Adam Eidinger, a white dude and one of the activists behind the legalization campaign in the nation's capital, doesn't want to see those dark days come back.


"I don't believe he is good for civil rights across the board but the drug war is just one of many fronts in which Senator Sessions is considered to be obtuse to civil rights and human rights," he said.

Eidinger is hosting a massive giveaway of joints during Trump's inaugural speech in protest of the administration's drug policies at Dupont Circle 4 minutes and 20 seconds into the speech.

They're not alone in protest. The Drug Policy Alliance began a campaign to "Just Say No to Sessions." The NAACP Legal Defense Fund has been leading the charge against his nomination—a number of activists were arrested last week in his Mobile, Ala., office—and more than 1,000 lawyers have come out against his confirmation.

But, while Sessions may have the greatest impact, he is not the only cabinet pick to signal a full-on revival of the failed drug war. Oklahoma's Attorney General, Scott Pruitt, picked to be the head of the EPA, tried to sue Colorado to force it to change its pot laws, arguing that federal drug law trumped the will of their voters. The suit was rejected and the EPA isn't a good forum to prosecute drugs, but it does indicate something about Trump's priorities.

The proposed Secretary of Health and Human Services Tom Price is against medical marijuana and opioid treatment. And General John Kelly, set to head the Department of Homeland Security, defended the war on drugs up until the moment he retired from his post leading the U.S. Southern Command. Oh, and he also ran Guantanamo.

Even the appointees who are moderate on drugs are only moderately so. Ben Carson, a brain surgeon by training, is for medical marijuana in very specific instances but generally opposes it as a "gateway drug" and, in the finest Trumpian fashion, casts the national turn toward decriminalization as a kind of political correctness.
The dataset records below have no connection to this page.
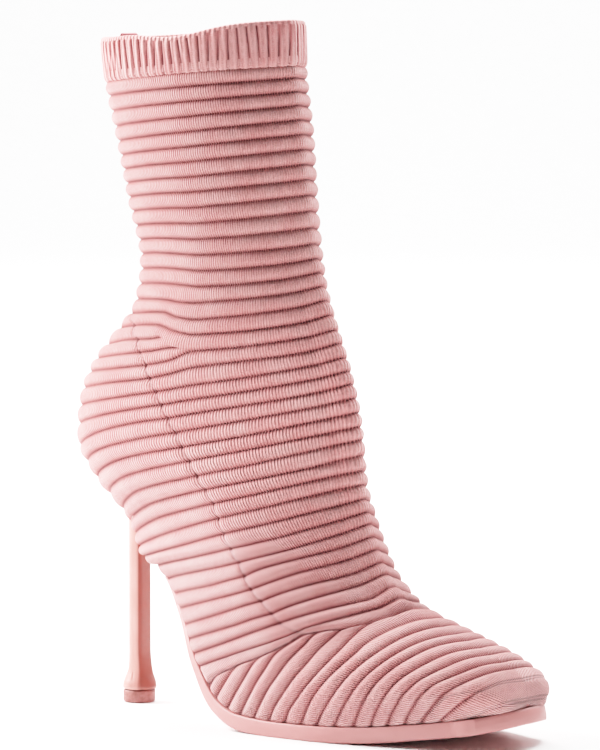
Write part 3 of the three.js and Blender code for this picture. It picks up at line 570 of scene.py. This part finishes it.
def knit_material(name, marked):
    """Fine rib knit: wales across the rib, courses along it, painted shade that deepens towards the valleys
    with a dotted dark line along each, and a soft fibre bloom.
    """
    s = Shader(name)
    s.add("SeparateXYZ", [s.add("UVMap", uv_map="knit")])
    u, v = s.tree.nodes[-1].outputs[0], s.tree.nodes[-1].outputs[1]
    drift = s.noise(220.0, 2.0)
    u = s.math("ADD", u, s.math("MULTIPLY", drift, 0.35))
    wale = s.math("COSINE", s.math("MULTIPLY", u, 2 * math.pi))
    row = s.math("COSINE", s.math("MULTIPLY", v, 2 * math.pi))
    fibre = s.noise(2600.0, 2.0)
    blotch = s.noise(90.0, 3.0)
    patch = s.noise(18.0, 2.0)
    uneven = s.ramp(s.noise(420.0, 2.0), 0.3, 0.7, 0.35, 1.0)
    low = s.math("MULTIPLY", s.ramp(wale, -0.8, 0.6, 1.0, 0.0), s.math("MULTIPLY", uneven, 0.66))
    tone = s.mix(low, YARN, YARN_DEEP_AND_SHADE)
    tone = s.mix(s.ramp(blotch, 0.35, 0.75, 0.0, 0.25), tone, YARN_PALE)
    tone = s.mix(s.ramp(patch, 0.30, 0.70, 0.16, 0.0), tone, YARN_DEEP_AND_SHADE)
    tone = s.mix(s.ramp(fibre, 0.40, 0.75, 0.0, 0.30), tone, YARN_PALE)
    height = s.math("ADD", s.math("MULTIPLY", wale, 1.0), s.math("MULTIPLY", row, 0.12))
    height = s.math("ADD", height, s.math("MULTIPLY", fibre, 0.4))
    if marked:
        mark = {name: s.add("Attribute", out=2, attribute_name=name) for name in MARKS}
        dots = s.ramp(wale, -0.5, 0.6, 1.0, 0.15)
        beads = s.ramp(row, -0.2, 0.7, 0.25, 1.0)
        # Painted shade: the yarn deepens towards each valley between the ribs, where shade falls.
        tone = s.mix(s.ramp(mark["valley"], 0.2, 1.9, 0.62, 0.0), tone, YARN_DEEP_AND_SHADE)
        # Painted shade too: a dotted dark line along the bottom of each valley. The seams and stitched lines
        # below are gathered with it.
        line = s.math("MULTIPLY", s.ramp(mark["valley"], 0.20, 0.66, 1.0, 0.0), dots)
        knots = s.math("MAXIMUM", s.math("MULTIPLY", beads, 0.6), s.ramp(mark["valley"], 0.7, 1.6, 1.0, 0.0))
        side = s.math("MULTIPLY", s.ramp(s.math("ABSOLUTE", mark["side"]), 0.30, 0.85, 1.0, 0.0), knots)
        toe = s.math("MULTIPLY", s.ramp(s.math("ABSOLUTE", mark["toe"]), 0.25, 0.8, 0.9, 0.0), uneven)
        ink_and_valley_shade = s.math("MAXIMUM", s.math("MAXIMUM", line, side), toe)
        for name, strength in (("upper", 1.0), ("lower", 0.75)):
            gap = s.math("ABSOLUTE", s.math("SUBTRACT", s.math("ABSOLUTE", mark[name]), 0.58))
            stitch = s.math("MULTIPLY", s.ramp(gap, 0.16, 0.50, strength, 0.0), s.math("MAXIMUM", dots, 0.45))
            ink_and_valley_shade = s.math("MAXIMUM", ink_and_valley_shade, stitch)
        ink_and_valley_shade = s.math("MAXIMUM", ink_and_valley_shade, s.ramp(s.math("ABSOLUTE", mark["middle"]), 0.1, 0.5, 0.18, 0.0))
        # The seams, the stitched lines and the painted shade in the valley bottoms are laid on in the dark
        # tone.
        tone = s.mix(s.math("MULTIPLY", ink_and_valley_shade, 0.85), tone, YARN_DARK_AND_SHADE)
        height = s.math("SUBTRACT", height, s.math("MULTIPLY", ink_and_valley_shade, 1.4))
    s.set("Base Color", tone)
    s.set("Roughness", s.ramp(fibre, 0.2, 0.8, 0.80, 0.95))
    s.set("Specular IOR Level", 0.22)
    s.set("Sheen Weight", s.ramp(mark["valley"], 0.2, 1.8, 0.15, 0.6) if marked else 0.5)
    s.set("Sheen Roughness", 0.45)
    s.set("Sheen Tint", colour(255, 226, 226))
    s.set("Normal", s.bump(height, 0.00028, 0.9))
    return s.material


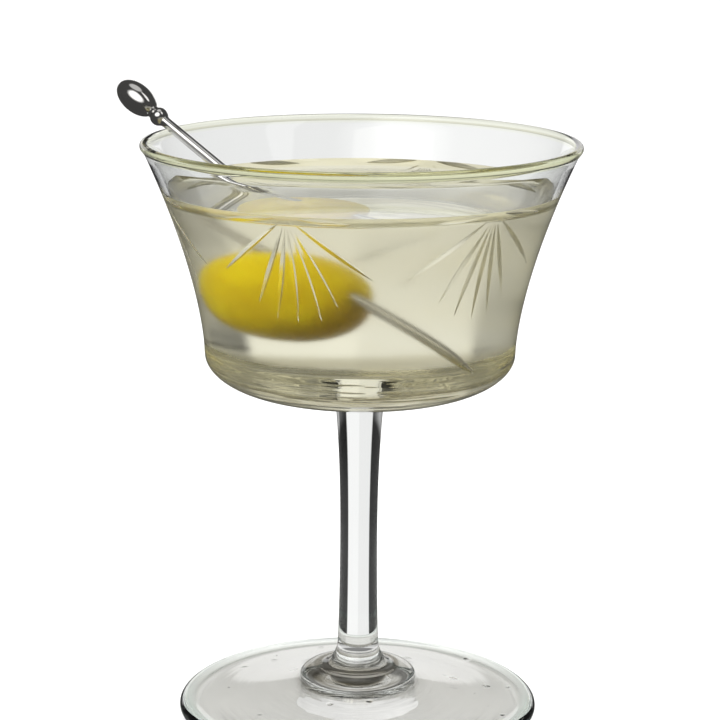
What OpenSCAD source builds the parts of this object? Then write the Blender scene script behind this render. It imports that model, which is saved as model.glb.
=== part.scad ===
// Martini in a cut-glass cocktail coupe, with an olive on a metal pick.
// The glass is turned about Z and stands on z = 0. The origin is the middle
// of the foot's underside, and -Y is the front.

/* [Bowl] */
// Diameter over the lip
rim_d = 90; // [75:1:110]
// Diameter at the bottom of the side wall
waist_d = 64.2; // [54:0.2:72]
// Height of the bowl from its underside to the lip
bowl_h = 52; // [44:1:65]
// How late the wall flares out, as the power of its curve
flare_power = 1.55; // [1.2:0.05:2]
// Width of the rounded corner under the wall
corner_w = 16; // [10:1:20]
// Height of the rounded corner under the wall
corner_h = 8.3; // [6:0.1:10]
// Wall thickness just below the lip
wall_rim = 1.3; // [1.1:0.1:2]
// Wall thickness at the bottom of the side wall
wall_foot = 2; // [1.6:0.1:3]
// Thickness of the bowl's bottom
base_t = 3.3; // [2.5:0.1:5]
// Width of the inner corner
inner_corner_w = 14; // [8:1:18]
// Height of the inner corner
inner_corner_h = 7; // [4:0.5:9]
// Diameter of the fire-polished bead around the lip
lip_bead = 1.8; // [1.6:0.1:2.4]

/* [Stem] */
// Height of the bowl's underside above the table
stem_h = 69.7; // [55:1:90]
// Diameter of the stem at its thinnest
stem_d = 7.8; // [7:0.2:10]
// Diameter where the stem meets the bowl
stem_top_d = 10.6; // [10:0.2:14]
// Diameter just above the skirt
stem_low_d = 8.5; // [8:0.1:10.5]
// Radius of the fillet under the bowl
top_fillet = 3.5; // [2:0.5:5]

/* [Foot] */
// Diameter of the foot
foot_d = 75.6; // [62:1:90]
// Height of the rolled edge
edge_h = 3.2; // [2.5:0.1:4.5]
// Width of the rolled edge
edge_w = 4.5; // [3.5:0.1:6]
// Height of the foot's top face where it meets the skirt
dome_h = 6.3; // [5:0.1:7]
// Diameter of the skirt where stem and foot were joined
skirt_d = 24.6; // [20:0.2:30]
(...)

"You know, we're gradually just removing all the barriers to hedonistic activity and you know, it's just, we're changing so rapidly to a different type of society and nobody is getting a chance to discuss it because, you know, it's taboo. It's politically incorrect. You're not supposed to talk about these things," he said in 2014.


That last bit, about political correctness, is just the kind of thing to appeal to Trump and his supporters—and that could lead to even more Duterte-like policies.

Before 9/11, talk of torture was "politically incorrect." But once the administration flaks started floating it, then it was conceivable. And once it was conceivable, it was reality.

Even under Obama, whose DOJ was deeply concerned with Civil Rights, police officers around the country regularly engaged in the extrajudicial executions of citizens, often for minor offenses like drugs. According to the Guardian's The Counted, police killed 1091 people in the U.S. last year, a disproportionate number of them black. It is almost impossible to imagine that this slaughter will decrease under Trump and Sessions. Instead, we need to be ready for the worst.